15. Pour déclarer le prévenu coupable de détention de stupéfiants et marchandises prohibées, et également importation et transport de stupéfiants et de marchandises prohibées, l'arrêt attaqué se réfère, en substance, aux éléments tirés de la reconstitution, au travers des balisages téléphoniques et des relevés d'opérations bancaires, du convoi de trois véhicules, dont l'un appartenait au prévenu, à destination de l'Espagne, puis de son retour en France et de son passage en Italie, aux dépositions d'autres mis en cause desquelles il résulte la preuve d'une importation et d'un transport de stupéfiants.
16. Les juges se fondent aussi sur une conversation téléphonique, au cours de laquelle M. A... fait état d'une participation à un "transport" entre l'Italie et l'Espagne, tout en se plaignant des agissements du donneur d'ordre, qui a ajouté une quantité de "deux" au dernier moment, alors que sa voiture était pleine.
17. Ils en concluent que tous ces éléments démontrent que M. A... a commis entre la France et l'Espagne des faits de trafic de stupéfiants, dont il a à juste titre été déclaré coupable par le jugement déféré.

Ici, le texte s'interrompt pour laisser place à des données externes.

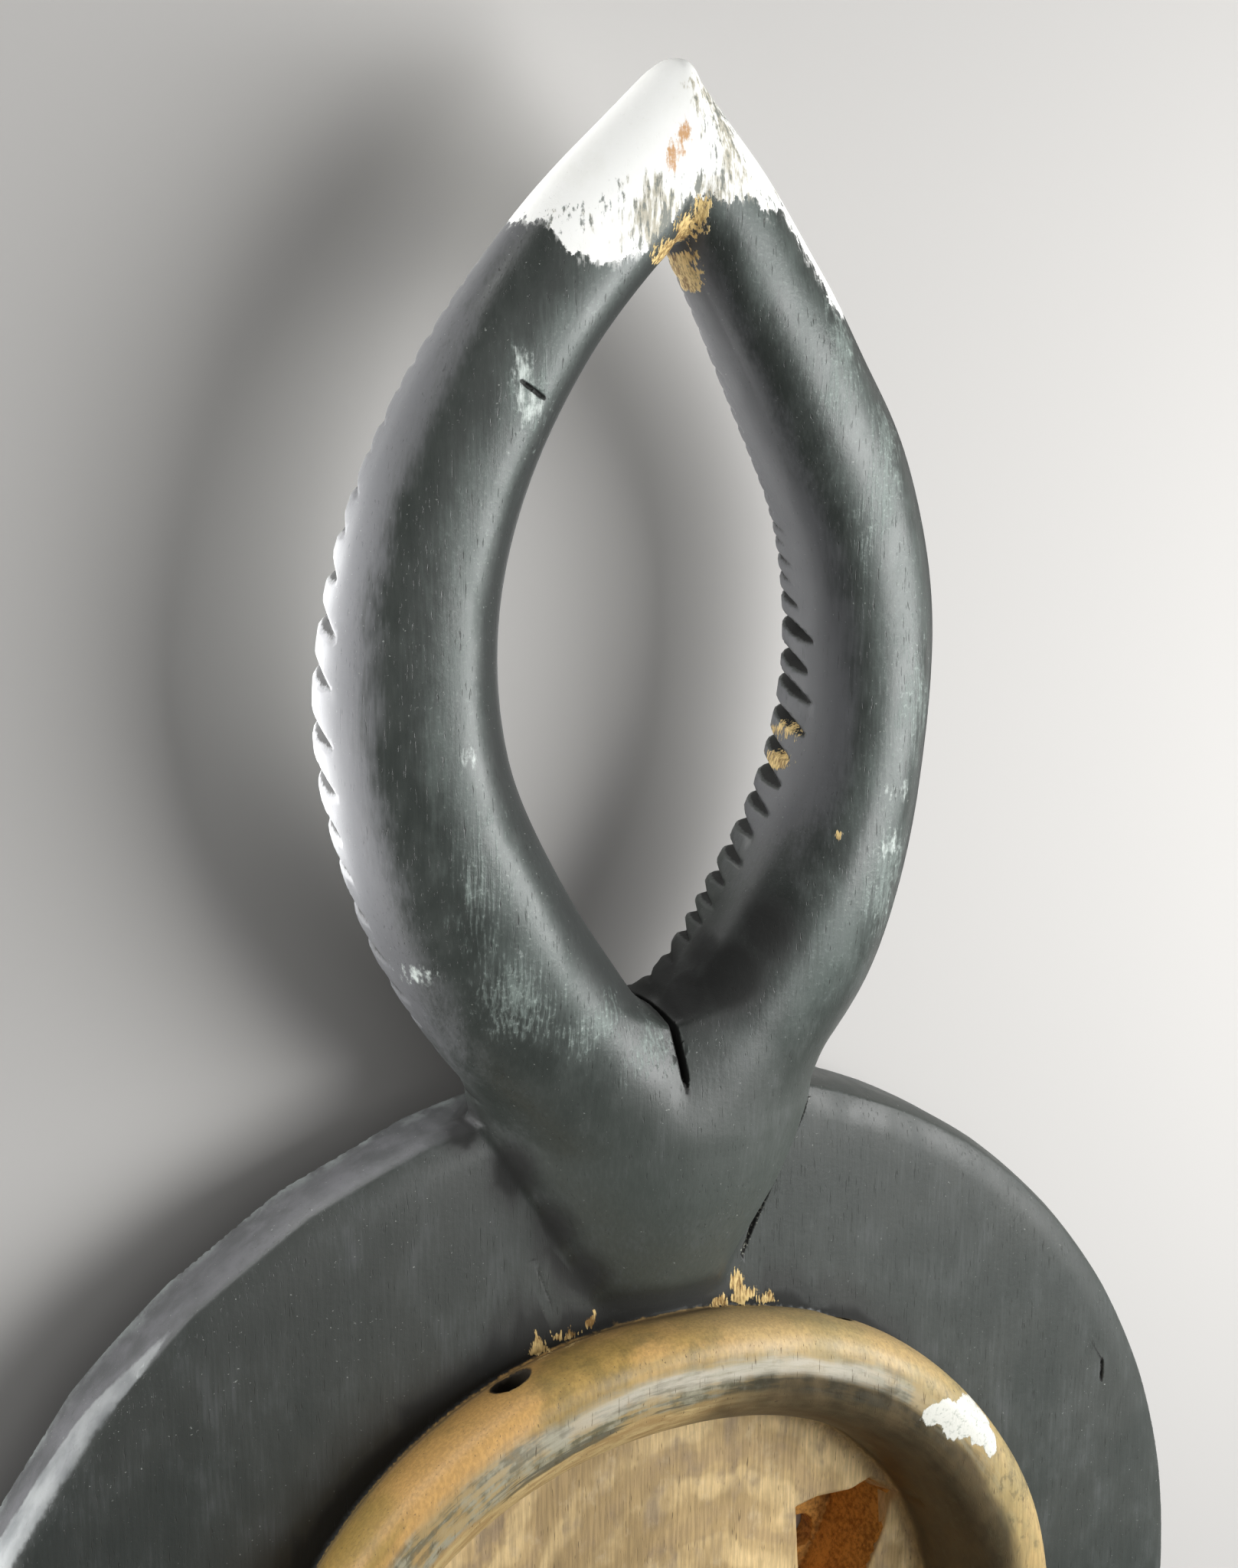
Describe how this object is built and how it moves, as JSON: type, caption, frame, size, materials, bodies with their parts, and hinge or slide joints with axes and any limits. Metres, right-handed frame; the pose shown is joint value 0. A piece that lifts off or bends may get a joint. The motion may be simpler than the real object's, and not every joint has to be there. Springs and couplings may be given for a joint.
{
  "type": "goli mask",
  "caption": "Round carved wooden dance mask with two notched horns that close into one tip and a rimmed hollow for the wearer's face on its back.",
  "frame": {"origin": "under the middle of the mask's outline, on the surface that it lies on, face down", "axes": "+Y towards the horn tip, +Z out of the back, +X to the right as seen from the back with the horns up"},
  "size_m": [0.41, 0.6822, 0.0765],
  "materials": {
    "painted_wood": "worn satin black paint on carved wood, white paint on the horn tip, bare patinated wood on the rim and in the cavity"
  },
  "bodies": {
    "root": {"goli_mask": "painted_wood"}
  },
  "joints": []
}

18. En se déterminant ainsi, sans mieux s'expliquer sur l'existence de faits distincts retenus pour établir à l'encontre du prévenu le délit de détention de stupéfiants et celui de transport et importation, la cour d'appel n'a pas justifié sa décision.
19. La cassation est par conséquent encourue de ce chef.
PAR CES MOTIFS, et sans qu'il y ait lieu d'examiner le troisième moyen de cassation proposé, la Cour :
CASSE et ANNULE, en toutes ses dispositions, l'arrêt de la cour d'appel de Montpellier susvisé, en date du 26 mars 2019, et pour qu'il soit à nouveau jugé, conformément à la loi ;
RENVOIE la cause et les parties devant la cour d'appel de Toulouse, à ce désignée par délibération spéciale prise en chambre du conseil ;
ORDONNE l'impression du présent arrêt, sa transcription sur les registres du greffe de la cour d'appel de Montpellier et sa mention en marge ou à la suite de l'arrêt annulé.
Ainsi fait et jugé par la Cour de cassation, chambre criminelle, et prononcé par le président le vingt-huit octobre deux mille vingt.